(Records from a dataset)
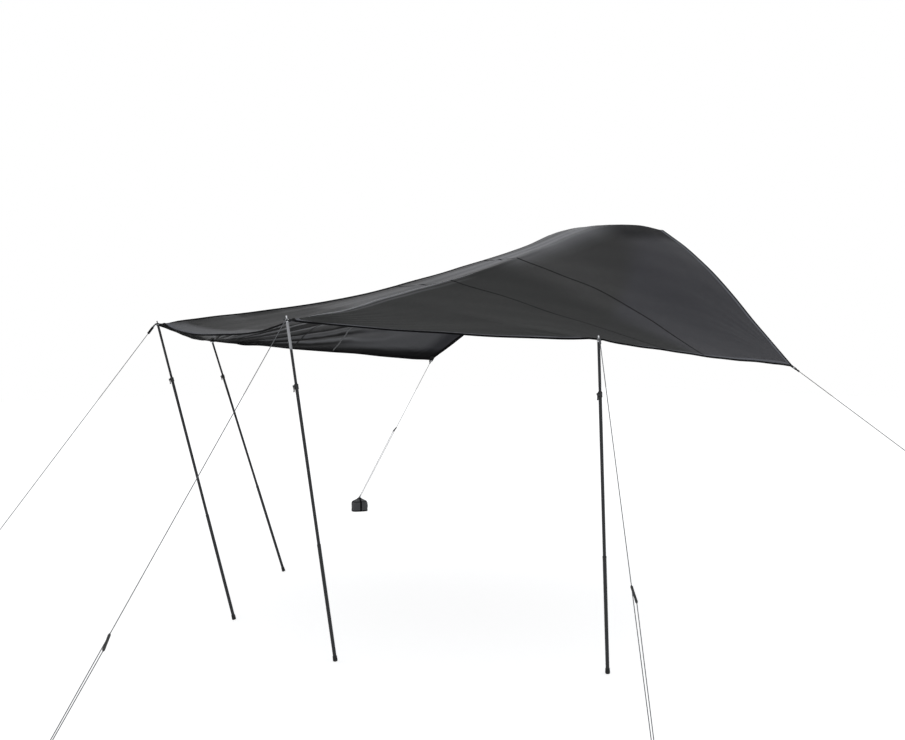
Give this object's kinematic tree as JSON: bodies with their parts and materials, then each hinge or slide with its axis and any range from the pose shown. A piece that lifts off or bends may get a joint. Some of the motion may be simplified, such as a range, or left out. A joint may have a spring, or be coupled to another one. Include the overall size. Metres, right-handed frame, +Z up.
{
  "type": "vehicle side awning",
  "caption": "Free-standing dark fabric awning with a raised ridge, on leaning telescopic poles, held by guy lines with sliders to weight bags.",
  "frame": {"origin": "on the ground, below the middle of the awning without its guy lines", "axes": "+X to the near side, across the awning; +Y along the ridge toward the roof tent it joins; +Z up"},
  "size_m": [8.0201, 5.4539, 2.7441],
  "materials": {
    "canopy_cloth": "coated woven polyester, satin",
    "webbing": "woven webbing, matte",
    "pole_tube": "black anodised, satin",
    "bright_tube": "grey anodised, satin",
    "foot_rubber": "matte",
    "moulded_plastic": "fine grain",
    "steel": "bright",
    "cord": "braided cord",
    "bag_cloth": "heavy woven cloth, matte"
  },
  "bodies": {
    "awning": {"canopy": "canopy_cloth", "corner_tab_outer_near": "webbing", "pole_outer_near_upper_tube": "bright_tube", "pole_outer_near_pin": "steel", "guy_line_outer_near": "cord", "weight_ring_outer_near": "steel", "weight_bag_outer_near": "bag_cloth", "corner_tab_middle_near": "webbing", "pole_middle_near_upper_tube": "bright_tube", "pole_middle_near_pin": "steel", "guy_line_middle_near": "cord", "weight_ring_middle_near": "steel", "weight_bag_middle_near": "bag_cloth", "corner_tab_inner_near": "webbing", "guy_line_inner_near": "cord", "weight_ring_inner_near": "steel", "weight_bag_inner_near": "bag_cloth", "tent_strap_near": "webbing", "corner_tab_outer_far": "webbing", "pole_outer_far_upper_tube": "bright_tube", "pole_outer_far_pin": "steel", "guy_line_outer_far": "cord", "weight_ring_outer_far": "steel", "weight_bag_outer_far": "bag_cloth", "corner_tab_middle_far": "webbing", "pole_middle_far_upper_tube": "bright_tube", "pole_middle_far_pin": "steel", "corner_tab_inner_far": "webbing", "guy_line_inner_far": "cord", "weight_ring_inner_far": "steel", "weight_bag_inner_far": "bag_cloth", "tent_strap_far": "webbing"},
    "pole_outer_near_lower": {"pole_outer_near_foot": "foot_rubber", "pole_outer_near_lower_tube": "pole_tube"},
    "pole_outer_near_section": {"pole_outer_near_middle_tube": "pole_tube", "pole_outer_near_lock_collar": "moulded_plastic"},
    "pole_outer_near_lock_lever": {"pole_outer_near_lock_lever": "moulded_plastic"},
    "slider_outer_near": {"slider_outer_near": "moulded_plastic"},
    "pole_middle_near_lower": {"pole_middle_near_foot": "foot_rubber", "pole_middle_near_lower_tube": "pole_tube"},
    "pole_middle_near_section": {"pole_middle_near_middle_tube": "pole_tube", "pole_middle_near_lock_collar": "moulded_plastic"},
    "pole_middle_near_lock_lever": {"pole_middle_near_lock_lever": "moulded_plastic"},
    "slider_middle_near": {"slider_middle_near": "moulded_plastic"},
    "slider_inner_near": {"slider_inner_near": "moulded_plastic"},
    "tent_hook_near": {"tent_hook_near": "steel"},
    "pole_outer_far_lower": {"pole_outer_far_foot": "foot_rubber", "pole_outer_far_lower_tube": "pole_tube"},
    "pole_outer_far_section": {"pole_outer_far_middle_tube": "pole_tube", "pole_outer_far_lock_collar": "moulded_plastic"},
    "pole_outer_far_lock_lever": {"pole_outer_far_lock_lever": "moulded_plastic"},
    "slider_outer_far": {"slider_outer_far": "moulded_plastic"},
    "pole_middle_far_lower": {"pole_middle_far_foot": "foot_rubber", "pole_middle_far_lower_tube": "pole_tube"},
    "pole_middle_far_section": {"pole_middle_far_middle_tube": "pole_tube", "pole_middle_far_lock_collar": "moulded_plastic"},
    "pole_middle_far_lock_lever": {"pole_middle_far_lock_lever": "moulded_plastic"},
    "slider_inner_far": {"slider_inner_far": "moulded_plastic"},
    "tent_hook_far": {"tent_hook_far": "steel"}
  },
  "joints": [
    {"name": "outer_near_upper_slide", "type": "slide", "parent": "awning", "child": "pole_outer_near_section", "axis": [0.102, -0.215, 0.9713], "range_m": [0, 0.25]},
    {"name": "outer_near_lower_slide", "type": "slide", "parent": "pole_outer_near_section", "child": "pole_outer_near_lower", "axis": [0.102, -0.215, 0.9713], "range_m": [0, 0.5]},
    {"name": "outer_near_lock_hinge", "type": "hinge", "parent": "pole_outer_near_section", "child": "pole_outer_near_lock_lever", "pos_m": [0.77875, -1.75586, 1.58987], "axis": [-0.9945, 0, 0.1044], "range_deg": [0, 110]},
    {"name": "outer_far_upper_slide", "type": "slide", "parent": "awning", "child": "pole_outer_far_section", "axis": [-0.102, -0.215, 0.9713], "range_m": [0, 0.25]},
    {"name": "outer_far_lower_slide", "type": "slide", "parent": "pole_outer_far_section", "child": "pole_outer_far_lower", "axis": [-0.102, -0.215, 0.9713], "range_m": [0, 0.5]},
    {"name": "outer_far_lock_hinge", "type": "hinge", "parent": "pole_outer_far_section", "child": "pole_outer_far_lock_lever", "pos_m": [-0.77875, -1.75586, 1.58987], "axis": [-0.9945, 0, -0.1044], "range_deg": [0, 110]},
    {"name": "middle_near_upper_slide", "type": "slide", "parent": "awning", "child": "pole_middle_near_section", "axis": [0.1797, -0.2305, 0.9563], "range_m": [0, 0.25]},
    {"name": "middle_near_lower_slide", "type": "slide", "parent": "pole_middle_near_section", "child": "pole_middle_near_lower", "axis": [0.1797, -0.2305, 0.9563], "range_m": [0, 0.5]},
    {"name": "middle_near_lock_hinge", "type": "hinge", "parent": "pole_middle_near_section", "child": "pole_middle_near_lock_lever", "pos_m": [2.04909, -0.74127, 1.56329], "axis": [-0.9828, 0, 0.1847], "range_deg": [0, 110]},
    {"name": "middle_far_upper_slide", "type": "slide", "parent": "awning", "child": "pole_middle_far_section", "axis": [-0.1797, -0.2305, 0.9563], "range_m": [0, 0.25]},
    {"name": "middle_far_lower_slide", "type": "slide", "parent": "pole_middle_far_section", "child": "pole_middle_far_lower", "axis": [-0.1797, -0.2305, 0.9563], "range_m": [0, 0.5]},
    {"name": "middle_far_lock_hinge", "type": "hinge", "parent": "pole_middle_far_section", "child": "pole_middle_far_lock_lever", "pos_m": [-2.04909, -0.74127, 1.56329], "axis": [-0.9828, 0, -0.1847], "range_deg": [0, 110]},
    {"name": "slider_outer_near_slide", "type": "slide", "parent": "awning", "child": "slider_outer_near", "axis": [-0.2787, 0.6246, 0.7295], "range_m": [0, 0.08]},
    {"name": "slider_middle_near_slide", "type": "slide", "parent": "awning", "child": "slider_middle_near", "axis": [-0.4576, 0.326, 0.8273], "range_m": [0, 0.08]},
    {"name": "slider_inner_near_slide", "type": "slide", "parent": "awning", "child": "slider_inner_near", "axis": [-0.7683, -0.2427, 0.5924], "range_m": [0, 0.08]},
    {"name": "slider_outer_far_slide", "type": "slide", "parent": "awning", "child": "slider_outer_far", "axis": [0.0235, 0.6168, 0.7867], "range_m": [0, 0.08]},
    {"name": "slider_inner_far_slide", "type": "slide", "parent": "awning", "child": "slider_inner_far", "axis": [0.7917, -0.256, 0.5547], "range_m": [0, 0.08]},
    {"name": "tent_hook_near_hinge", "type": "hinge", "parent": "awning", "child": "tent_hook_near", "pos_m": [0.175, 1.71559, 2.6415], "axis": [1, 0, 0], "range_deg": [-40, 40]},
    {"name": "tent_hook_far_hinge", "type": "hinge", "parent": "awning", "child": "tent_hook_far", "pos_m": [-0.175, 1.71559, 2.6415], "axis": [1, 0, 0], "range_deg": [-40, 40]}
  ]
}
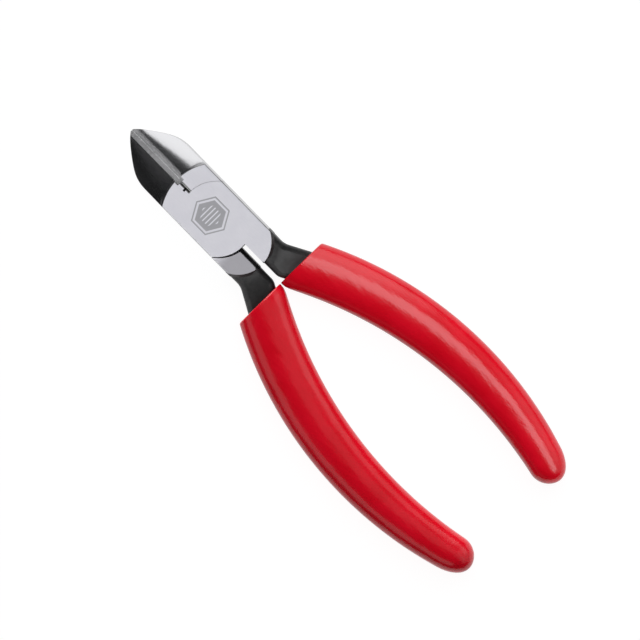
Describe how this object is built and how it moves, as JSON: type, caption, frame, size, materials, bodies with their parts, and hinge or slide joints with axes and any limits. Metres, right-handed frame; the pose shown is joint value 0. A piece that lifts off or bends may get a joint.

▸ **Prompt**
Gather each line of the listing that holds the string "Metres".

▸ **Result of this task**
Give this object's kinematic tree as JSON: bodies with their parts and materials, then each hinge or slide with its axis and any range from the pose shown. A piece that lifts off or bends may get a joint. Some of the motion may be simplified, such as a range, or left out. A joint may have a spring, or be coupled to another one. Include the overall size. Metres, right-handed frame, +Z up.
Describe how this object is built and how it moves, as JSON: type, caption, frame, size, materials, bodies with their parts, and hinge or slide joints with axes and any limits. Metres, right-handed frame; the pose shown is joint value 0. A piece that lifts off or bends may get a joint.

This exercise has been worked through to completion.